DATA EXCERPT:
══════════

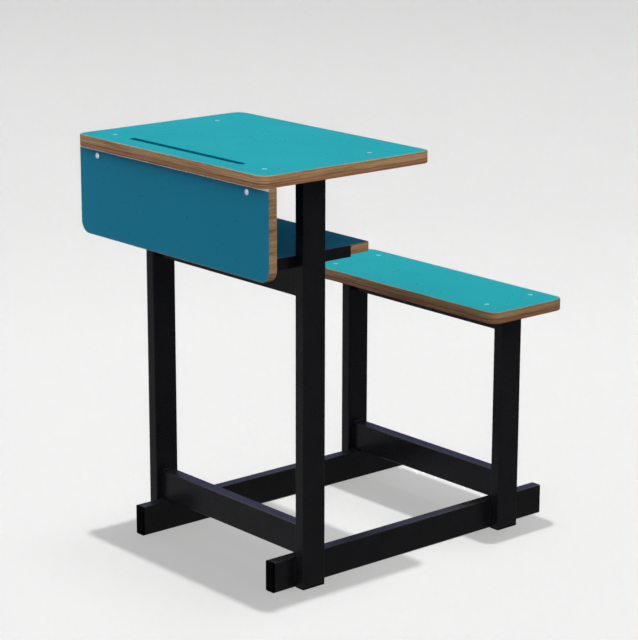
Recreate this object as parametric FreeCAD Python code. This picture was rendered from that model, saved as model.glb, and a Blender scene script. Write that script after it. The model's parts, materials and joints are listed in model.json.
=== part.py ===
import FreeCAD, Part
import os
from math import cos, radians, sin

# One-seat school desk with a joined bench: laminated boards on a welded rectangular-tube frame.
# Millimetres. +Z up, -Y towards the front panel, +Y towards the bench, +X the sitter's left.

V = FreeCAD.Vector
os.makedirs("parts", exist_ok=True)

# ---- driving dimensions ----
CORE_T = 19.0
LAMINATE_T = 1.0
BOARD_T = CORE_T + 2 * LAMINATE_T
EDGE_W = 2.2
EDGE_ROUND = 1.8

DESK_TOP_Z = 750.0
DESK_HALF_W = 263.5
DESK_FRONT_Y = -363.5
DESK_BACK_Y = 9.5
DESK_CORNER_R = 20.0

SEAT_TOP_Z = 437.5
SEAT_HALF_W = 270.0
SEAT_FRONT_Y = 160.0
SEAT_BACK_Y = 343.5
SEAT_CORNER_R = 23.0

GROOVE_X = -2.5
GROOVE_Y = -316.0
GROOVE_LEN = 316.0
GROOVE_W = 14.0
GROOVE_DEPTH = 6.5

PANEL_HALF_W = 266.0
PANEL_FRONT_Y = -352.5
PANEL_T = 16.0
PANEL_BOTTOM_Z = 570.5
PANEL_CORNER_R = 22.0
PANEL_EDGE_W = 0.8

SHELF_HALF_W = 197.3
SHELF_BACK_Y = -71.5
SHELF_Z = 574.5
SHELF_T = 16.6
SHELF_CORNER_R = 8.0
SHELF_EDGE_W = 2.2
SHELF_EDGE_ROUND = 1.6

WALL = 1.6
TUBE_R = 2.4
LEG_INNER_X = 200.5
LEG_W = 22.0
LEG_D = 49.5
FRONT_LEG_Y = -219.0
BENCH_LEG_Y = 254.5

RUNNER_W = 22.0
RUNNER_H = 55.5
RUNNER_FRONT_Y = -292.0
RUNNER_BACK_Y = 363.5
CAP_T = 3.0
PLUG_DEPTH = 16.0

RAIL_D = 25.0
RAIL_H = 54.0
SEAT_RAIL_H = 37.0

BAR_T = 6.0
BAR_W = 25.0
DESK_BAR_BACK_Y = -68.0
DESK_BAR_TAB = 27.0
SEAT_BAR_FRONT_Y = 176.5
SEAT_BAR_BACK_Y = 324.5
TIE_D = 40.0

ANGLE_W = 20.0
ANGLE_T = 3.0
ANGLE_FRONT_Y = -330.0
ANGLE_BACK_Y = -119.5

SCREW_X = 209.5
DESK_SCREW_Y = (-316.0, -86.5)
SEAT_SCREW_Y = (201.5, 313.5)
SCREW_R = 2.5
SCREW_HEAD_R = 4.8
SCREW_SINK = 0.2
NUT_ACROSS = 8.0
NUT_T = 4.2

BOLT_R = 3.0
BOLT_HEAD_R = 5.3
BOLT_HEAD_T = 2.2
BOLT_X = (207.5, -213.5)
BOLT_Z = 715.5

SHELF_SCREW_X = 187.0
SHELF_SCREW_Y = (-292.0, -150.0)
CLEAR = 0.15

# ---- derived positions ----
DESK_UNDER_Z = DESK_TOP_Z - BOARD_T
SEAT_UNDER_Z = SEAT_TOP_Z - BOARD_T
DESK_BAR_Z = DESK_UNDER_Z - BAR_T
SEAT_BAR_Z = SEAT_UNDER_Z - BAR_T
LEG_OUTER_X = LEG_INNER_X + LEG_W
BAR_INNER_X = LEG_OUTER_X - BAR_W
RUNNER_INNER_X = LEG_INNER_X - RUNNER_W
PANEL_BACK_Y = PANEL_FRONT_Y + PANEL_T
ANGLE_Z = SHELF_Z - ANGLE_T
SIDES = {"left": 1, "right": -1}

parts = {}


def box(x0, x1, y0, y1, z0, z1):
    return Part.makeBox(x1 - x0, y1 - y0, z1 - z0, V(x0, y0, z0))


def side_box(side, x0, x1, y0, y1, z0, z1):
    low, high = sorted((side * x0, side * x1))
    return box(low, high, y0, y1, z0, z1)


def cylinder(radius, length, base, axis=V(0, 0, 1)):
    return Part.makeCylinder(radius, length, base, axis)


def rounded_face(u0, u1, v0, v1, radii, place):
    """Rectangle with a radius of its own at each corner, in the order ++, -+, --, +-."""
    corners = ((u1, v1, -1, -1, 0), (u0, v1, 1, -1, 90), (u0, v0, 1, 1, 180), (u1, v0, -1, 1, 270))
    runs = []
    for (u, v, su, sv, start), radius in zip(corners, radii):
        angles = (0, 45, 90) if radius else (0,)
        turns = [radians(start + angle) for angle in angles]
        cu = u + su * radius
        cv = v + sv * radius
        runs.append([place(cu + radius * cos(a), cv + radius * sin(a)) for a in turns])
    edges = []
    for i, run in enumerate(runs):
        if len(run) == 3:
            edges.append(Part.Arc(*run).toShape())
        after = runs[(i + 1) % 4][0]
        if run[-1].distanceToPoint(after) > 1e-6:
            edges.append(Part.makeLine(run[-1], after))
    return Part.Face(Part.Wire(edges))


def plate(half_w, y0, y1, z0, z1, radii):
    """Horizontal plate centred on X."""
    face = rounded_face(-half_w, half_w, y0, y1, radii, lambda u, v: V(u, v, z0))
    return face.extrude(V(0, 0, z1 - z0))


def upright(half_w, y0, y1, z0, z1, radii):
    """Upright plate centred on X."""
    face = rounded_face(-half_w, half_w, z0, z1, radii, lambda u, v: V(u, y0, v))
    return face.extrude(V(0, y1 - y0, 0))


PLACES = {
    "x": (lambda at: lambda u, v: V(at, u, v), V(1, 0, 0)),
    "y": (lambda at: lambda u, v: V(u, at, v), V(0, 1, 0)),
    "z": (lambda at: lambda u, v: V(u, v, at), V(0, 0, 1)),
}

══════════

WHAT YOU SHOULD DO: Without changing a word, restate the whole listing.

RIGHT ANSWER:
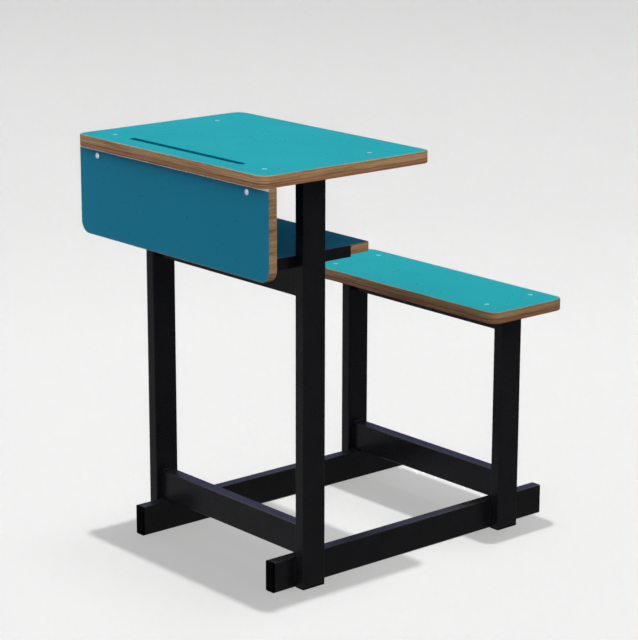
Recreate this object as parametric FreeCAD Python code. This picture was rendered from that model, saved as model.glb, and a Blender scene script. Write that script after it. The model's parts, materials and joints are listed in model.json.
=== part.py ===
import FreeCAD, Part
import os
from math import cos, radians, sin

# One-seat school desk with a joined bench: laminated boards on a welded rectangular-tube frame.
# Millimetres. +Z up, -Y towards the front panel, +Y towards the bench, +X the sitter's left.

V = FreeCAD.Vector
os.makedirs("parts", exist_ok=True)

# ---- driving dimensions ----
CORE_T = 19.0
LAMINATE_T = 1.0
BOARD_T = CORE_T + 2 * LAMINATE_T
EDGE_W = 2.2
EDGE_ROUND = 1.8

DESK_TOP_Z = 750.0
DESK_HALF_W = 263.5
DESK_FRONT_Y = -363.5
DESK_BACK_Y = 9.5
DESK_CORNER_R = 20.0

SEAT_TOP_Z = 437.5
SEAT_HALF_W = 270.0
SEAT_FRONT_Y = 160.0
SEAT_BACK_Y = 343.5
SEAT_CORNER_R = 23.0

GROOVE_X = -2.5
GROOVE_Y = -316.0
GROOVE_LEN = 316.0
GROOVE_W = 14.0
GROOVE_DEPTH = 6.5

PANEL_HALF_W = 266.0
PANEL_FRONT_Y = -352.5
PANEL_T = 16.0
PANEL_BOTTOM_Z = 570.5
PANEL_CORNER_R = 22.0
PANEL_EDGE_W = 0.8

SHELF_HALF_W = 197.3
SHELF_BACK_Y = -71.5
SHELF_Z = 574.5
SHELF_T = 16.6
SHELF_CORNER_R = 8.0
SHELF_EDGE_W = 2.2
SHELF_EDGE_ROUND = 1.6

WALL = 1.6
TUBE_R = 2.4
LEG_INNER_X = 200.5
LEG_W = 22.0
LEG_D = 49.5
FRONT_LEG_Y = -219.0
BENCH_LEG_Y = 254.5

RUNNER_W = 22.0
RUNNER_H = 55.5
RUNNER_FRONT_Y = -292.0
RUNNER_BACK_Y = 363.5
CAP_T = 3.0
PLUG_DEPTH = 16.0

RAIL_D = 25.0
RAIL_H = 54.0
SEAT_RAIL_H = 37.0

BAR_T = 6.0
BAR_W = 25.0
DESK_BAR_BACK_Y = -68.0
DESK_BAR_TAB = 27.0
SEAT_BAR_FRONT_Y = 176.5
SEAT_BAR_BACK_Y = 324.5
TIE_D = 40.0

ANGLE_W = 20.0
ANGLE_T = 3.0
ANGLE_FRONT_Y = -330.0
ANGLE_BACK_Y = -119.5

SCREW_X = 209.5
DESK_SCREW_Y = (-316.0, -86.5)
SEAT_SCREW_Y = (201.5, 313.5)
SCREW_R = 2.5
SCREW_HEAD_R = 4.8
SCREW_SINK = 0.2
NUT_ACROSS = 8.0
NUT_T = 4.2

BOLT_R = 3.0
BOLT_HEAD_R = 5.3
BOLT_HEAD_T = 2.2
BOLT_X = (207.5, -213.5)
BOLT_Z = 715.5

SHELF_SCREW_X = 187.0
SHELF_SCREW_Y = (-292.0, -150.0)
CLEAR = 0.15

# ---- derived positions ----
DESK_UNDER_Z = DESK_TOP_Z - BOARD_T
SEAT_UNDER_Z = SEAT_TOP_Z - BOARD_T
DESK_BAR_Z = DESK_UNDER_Z - BAR_T
SEAT_BAR_Z = SEAT_UNDER_Z - BAR_T
LEG_OUTER_X = LEG_INNER_X + LEG_W
BAR_INNER_X = LEG_OUTER_X - BAR_W
RUNNER_INNER_X = LEG_INNER_X - RUNNER_W
PANEL_BACK_Y = PANEL_FRONT_Y + PANEL_T
ANGLE_Z = SHELF_Z - ANGLE_T
SIDES = {"left": 1, "right": -1}

parts = {}


def box(x0, x1, y0, y1, z0, z1):
    return Part.makeBox(x1 - x0, y1 - y0, z1 - z0, V(x0, y0, z0))


def side_box(side, x0, x1, y0, y1, z0, z1):
    low, high = sorted((side * x0, side * x1))
    return box(low, high, y0, y1, z0, z1)


def cylinder(radius, length, base, axis=V(0, 0, 1)):
    return Part.makeCylinder(radius, length, base, axis)


def rounded_face(u0, u1, v0, v1, radii, place):
    """Rectangle with a radius of its own at each corner, in the order ++, -+, --, +-."""
    corners = ((u1, v1, -1, -1, 0), (u0, v1, 1, -1, 90), (u0, v0, 1, 1, 180), (u1, v0, -1, 1, 270))
    runs = []
    for (u, v, su, sv, start), radius in zip(corners, radii):
        angles = (0, 45, 90) if radius else (0,)
        turns = [radians(start + angle) for angle in angles]
        cu = u + su * radius
        cv = v + sv * radius
        runs.append([place(cu + radius * cos(a), cv + radius * sin(a)) for a in turns])
    edges = []
    for i, run in enumerate(runs):
        if len(run) == 3:
            edges.append(Part.Arc(*run).toShape())
        after = runs[(i + 1) % 4][0]
        if run[-1].distanceToPoint(after) > 1e-6:
            edges.append(Part.makeLine(run[-1], after))
    return Part.Face(Part.Wire(edges))


def plate(half_w, y0, y1, z0, z1, radii):
    """Horizontal plate centred on X."""
    face = rounded_face(-half_w, half_w, y0, y1, radii, lambda u, v: V(u, v, z0))
    return face.extrude(V(0, 0, z1 - z0))


def upright(half_w, y0, y1, z0, z1, radii):
    """Upright plate centred on X."""
    face = rounded_face(-half_w, half_w, z0, z1, radii, lambda u, v: V(u, y0, v))
    return face.extrude(V(0, y1 - y0, 0))


PLACES = {
    "x": (lambda at: lambda u, v: V(at, u, v), V(1, 0, 0)),
    "y": (lambda at: lambda u, v: V(u, at, v), V(0, 1, 0)),
    "z": (lambda at: lambda u, v: V(u, v, at), V(0, 0, 1)),
}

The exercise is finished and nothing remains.